IMS Group
- Type: Private Company
- Industry: Consumer electronics, motors, jewelry, consulting and real estate
- Founded: 1993
- Founder: Deepak Malhotra
- Area served: Nepal
- Key people: Dikesh Malhotra (CEO, president);
- Website: imsgroup.com.np

= IMS Group =

Nepalese conglomerate

IMS Group is a conglomerate company based in Nepal. It primarily deals with distributing international mobile handsets throughout the nation. It was appointed the official distributor of Samsung mobile handsets in Nepal in 2001. The company has also acquired a dealership of the international automobile company Ssangyong for Nepal, and has also expanded its services towards real estate, automobiles, jewelry and consulting.

==Overview==

IMS Group was established in 1993 by entrepreneur Deepak Malhotra.
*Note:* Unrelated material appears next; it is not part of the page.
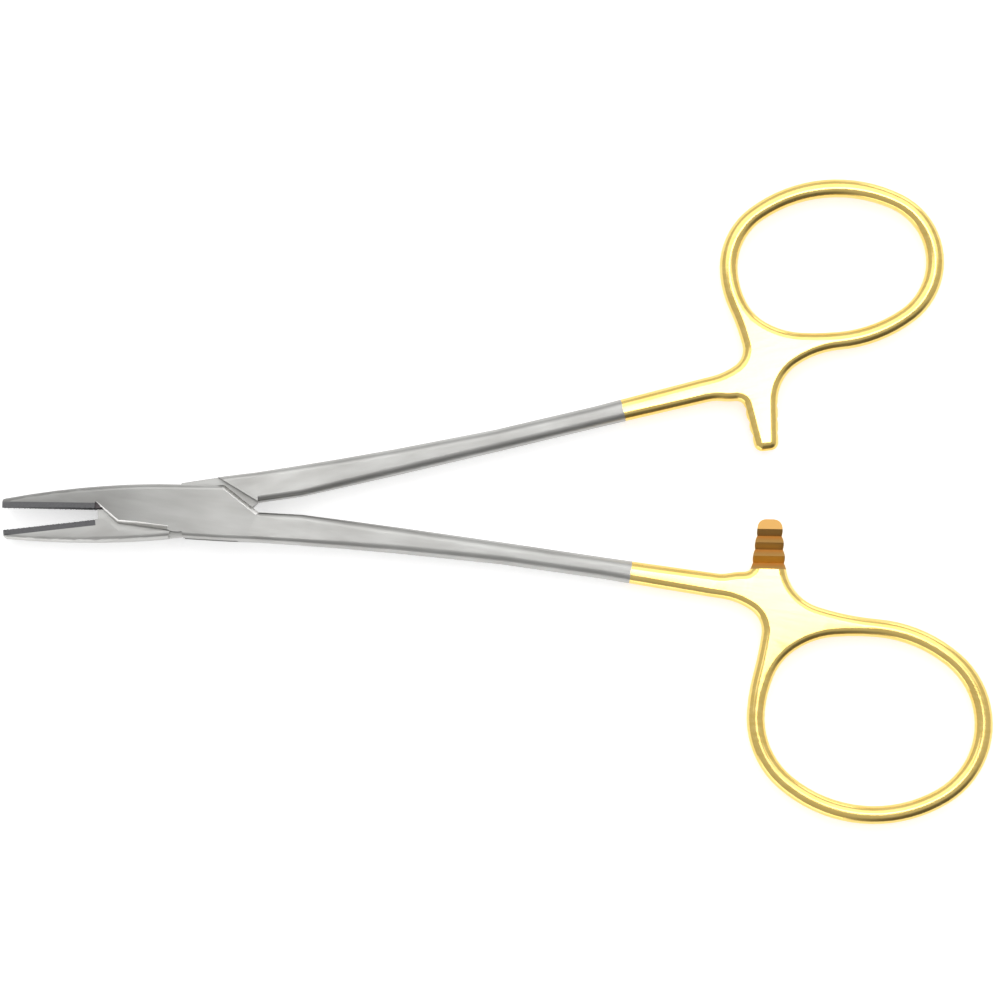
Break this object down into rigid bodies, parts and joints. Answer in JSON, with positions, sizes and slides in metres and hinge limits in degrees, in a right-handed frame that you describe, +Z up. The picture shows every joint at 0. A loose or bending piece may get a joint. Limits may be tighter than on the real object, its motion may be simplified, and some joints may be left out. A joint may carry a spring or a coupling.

He rose from petty trades to entrepreneurship in the late 1970s. It has been the official distributor of Samsung mobile phones in Nepal since 2001. The network spans over 37 regional distributors and 1,300 retail outlets across 72 districts of Nepal.

==Ventures==
The group also has operations in other sectors, ranging from real estate, business consulting, consumer goods, and automobiles to telecommunications. IMS Group has over 20 companies under its banner. This includes these services it provides through IMS, IMS SMart, IMS Connect, IMS Care, IMS Telecom, Cellcom, DJI Drones, IMS Motors, Rasuwa KD Joint Venture, Silver Valley Developers, Grande International Hospital, Synergy Corporation, The Leaf Resort, Hotel Shahenshah, Le Temor Spa & Resort, Times Energy, Shree Mount Rasuwa Upper Mailung Hydro Power, Kathmandu World School, Crane, Dr. Brown's, Himalaya Baby Care, BB Luv, IMS Little Smiles, SpaceTime Network, IMS Cement, IMS Consultancy, Civil Bank, Nepal Infrastructure Bank, Citizens Life Insurance, Reliance Insurance, IMS Agro & DM Foundation.